((
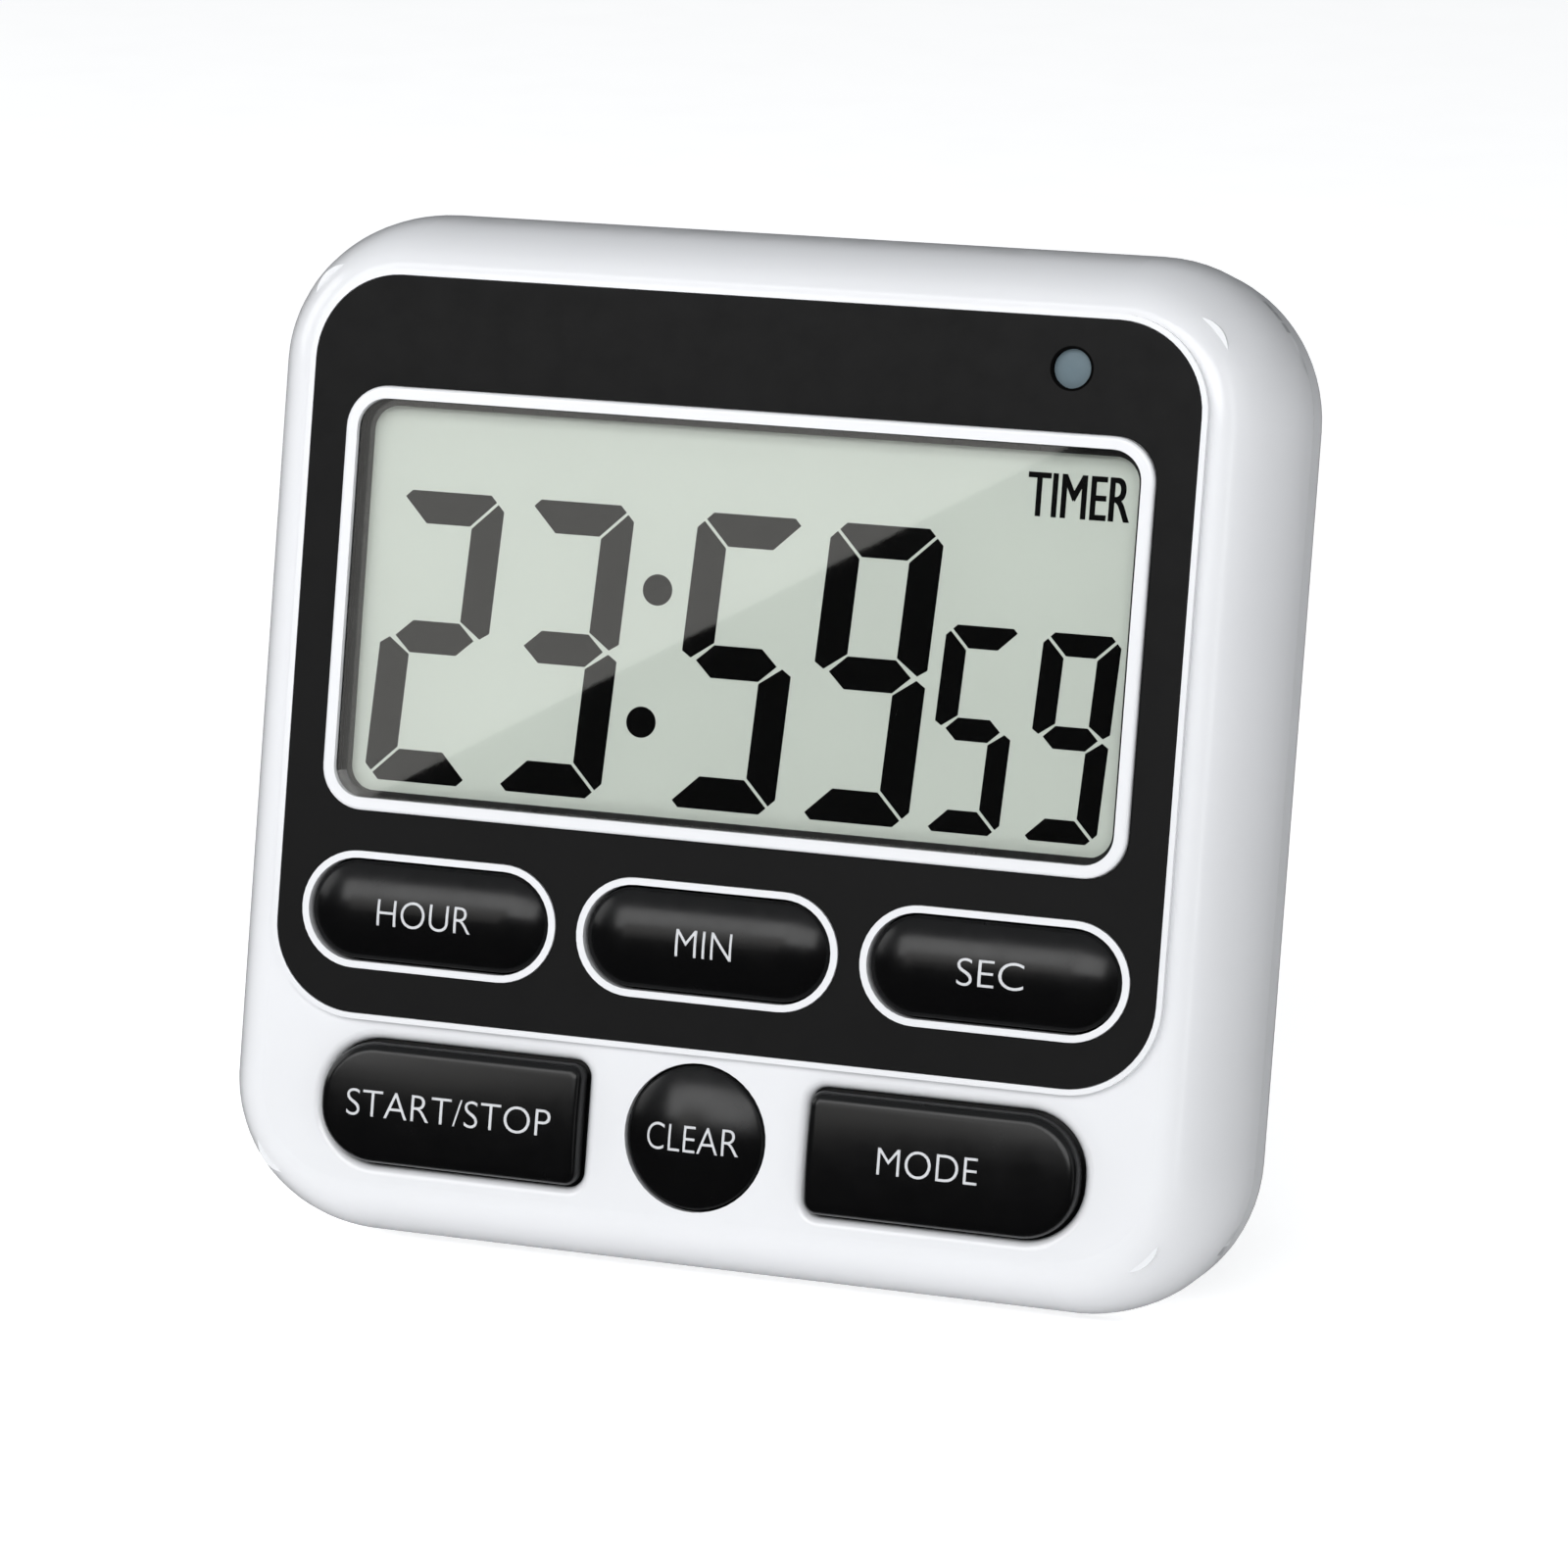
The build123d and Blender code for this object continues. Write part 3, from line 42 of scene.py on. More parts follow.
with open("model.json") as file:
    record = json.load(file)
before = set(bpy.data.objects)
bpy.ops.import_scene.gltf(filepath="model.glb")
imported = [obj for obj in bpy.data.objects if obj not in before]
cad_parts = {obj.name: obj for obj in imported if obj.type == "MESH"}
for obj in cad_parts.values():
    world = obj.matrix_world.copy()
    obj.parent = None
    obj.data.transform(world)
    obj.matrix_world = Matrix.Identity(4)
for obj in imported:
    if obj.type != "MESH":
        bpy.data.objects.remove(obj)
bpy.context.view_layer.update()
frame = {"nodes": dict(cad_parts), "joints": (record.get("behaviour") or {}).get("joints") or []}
))
WHAT YOU ARE ASKED TO DO>
All of the data shown above must be copied exactly.

ANSWER TO THIS TASK>
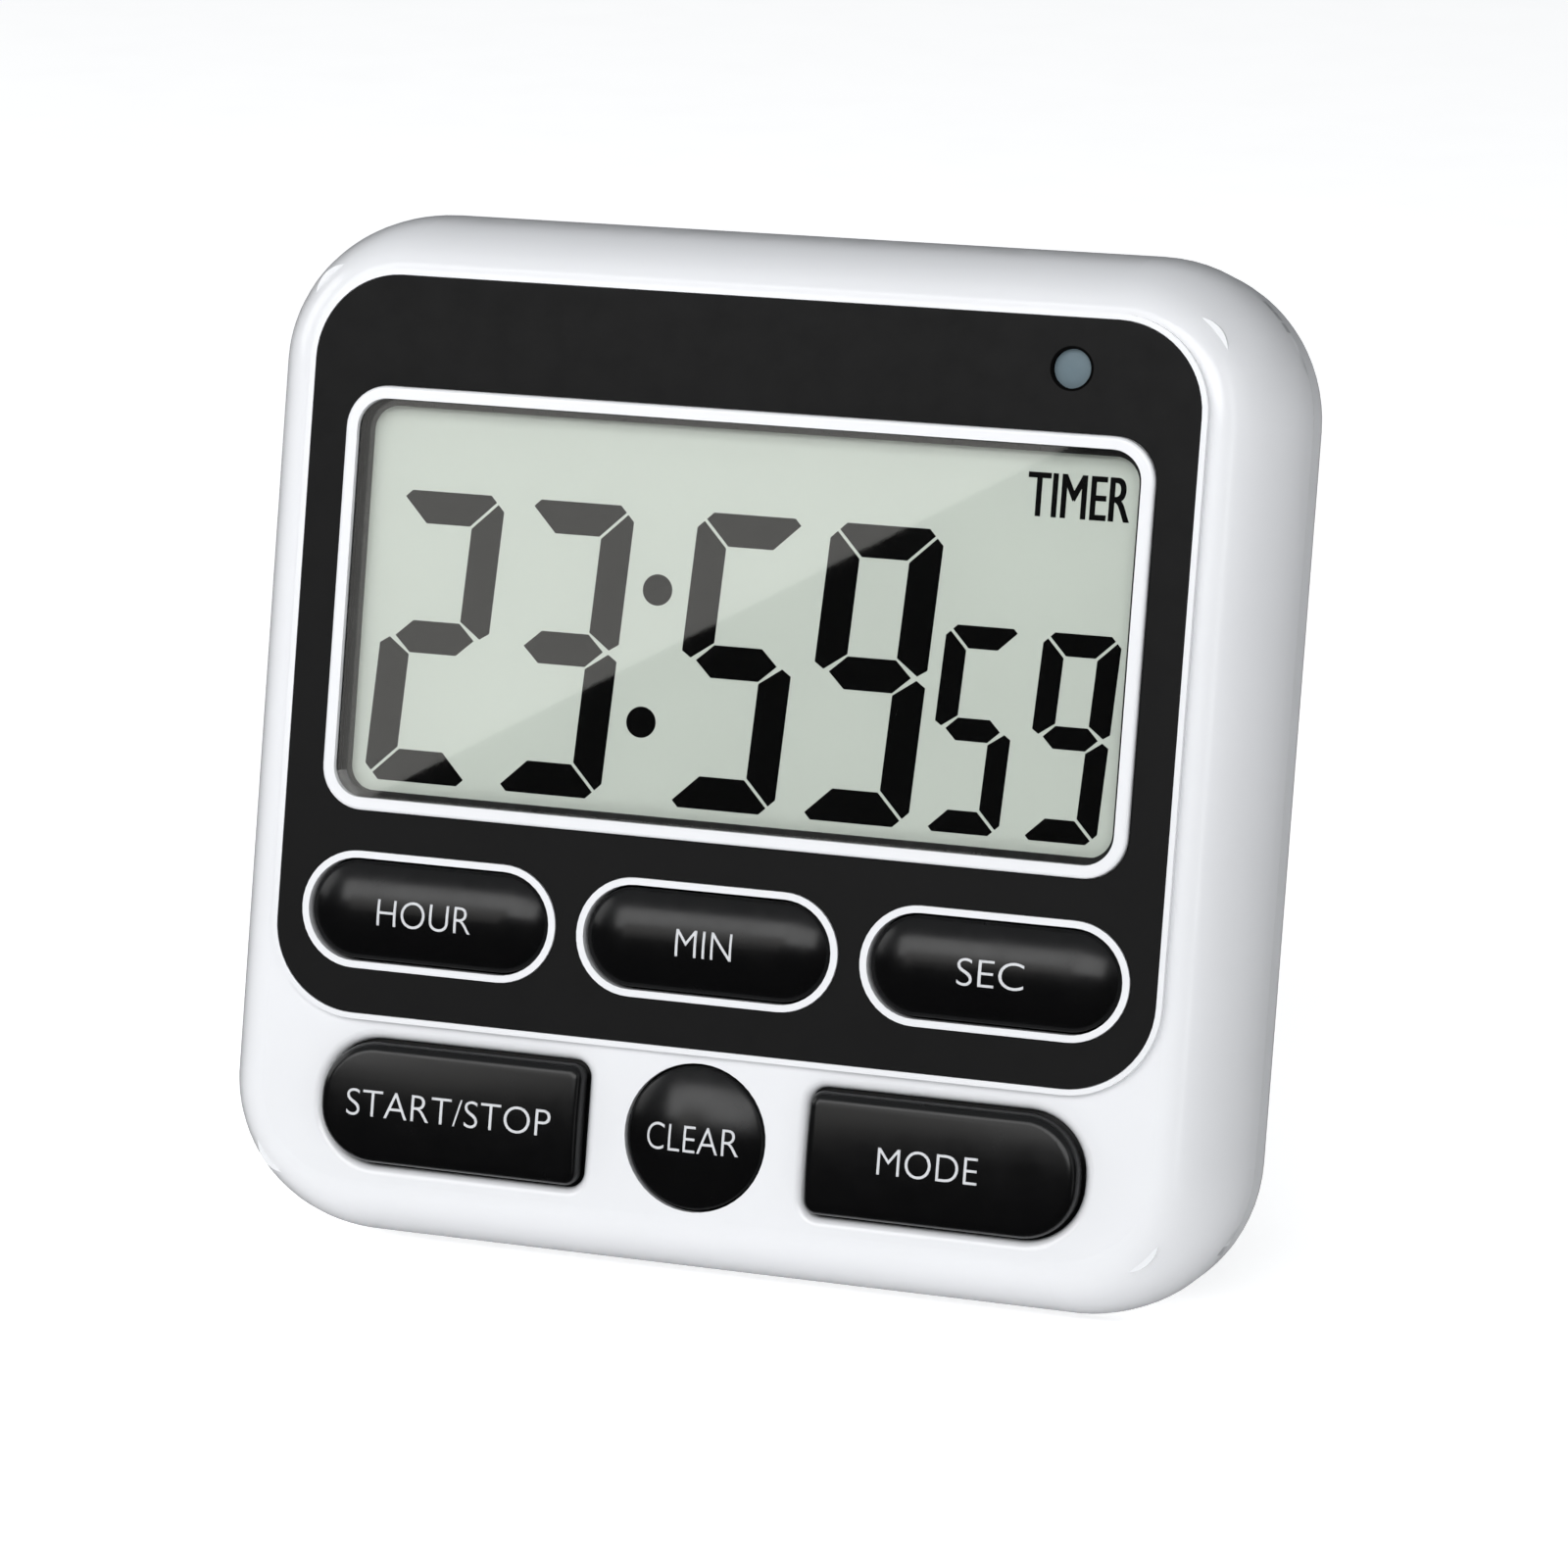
The build123d and Blender code for this object continues. Write part 3, from line 42 of scene.py on. More parts follow.
with open("model.json") as file:
    record = json.load(file)
before = set(bpy.data.objects)
bpy.ops.import_scene.gltf(filepath="model.glb")
imported = [obj for obj in bpy.data.objects if obj not in before]
cad_parts = {obj.name: obj for obj in imported if obj.type == "MESH"}
for obj in cad_parts.values():
    world = obj.matrix_world.copy()
    obj.parent = None
    obj.data.transform(world)
    obj.matrix_world = Matrix.Identity(4)
for obj in imported:
    if obj.type != "MESH":
        bpy.data.objects.remove(obj)
bpy.context.view_layer.update()
frame = {"nodes": dict(cad_parts), "joints": (record.get("behaviour") or {}).get("joints") or []}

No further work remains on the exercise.